I should include George Orwell's 1984 and Aldous Huxley's  Brave New World, two distinct visions of a dystopic future both of which still seem highly plausible.  In fact, the latter seems highly prescient looking around at our world today and is part of the reason why I use Huxley's picture as my profile pic (also because my middle name is Huxley.)

It was Plato's Allegory of the Cave in The Republic which got me interested in philosophy, made me yearn to learn higher concepts instead of being figuratively chained to the wall and forced to watch shadows.  So I studied philosophy in university and have many favourite philosophers.  But it is perhaps Friedrich Nietzsche that I loved the most.  His philosophy is often misunderstood, and perhaps I don't fully understand it myself, but I find it to be rebellious, joyous (gay in the old sense of the word) and poetic.

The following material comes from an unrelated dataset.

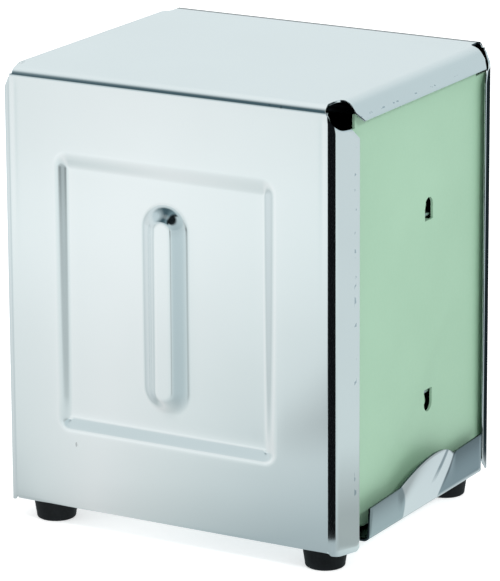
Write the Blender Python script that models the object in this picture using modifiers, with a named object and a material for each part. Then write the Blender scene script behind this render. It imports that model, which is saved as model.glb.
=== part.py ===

And speaking of poetry, perhaps I will mention a few poets.  I am in no way inclined toward writing poetry and I have a hard time 'getting' it, even though I understand that the whole notion of 'getting' poetry is not the way to approach it.  I see it as an art-form that I am out of my depth in.  Still, I know what I like.  I was once given a book of American poetry by a friend and I fell in love with Walt Whitman, e.e. cummings, Carl Sandburg among others.  But perhaps most influential on me was a Canadian-Hungarian poet named Robert Zend and his book called Oab.  It is an experimental type poem-story where the actual letters (oab) come to life and have adventures on the page (a typesetter's nightmare, I'm sure.)   I took from it a sense of joy in writing and that what we write, what we create, are not static things.

And so there you have it.  These are the core ingredients that have contributed to the formation of this interesting wizard.


 



1 comment:

  1. Good post. I was influenced to some extent by my older brother, but that wasn't nearly such a strong influence in reading as in music.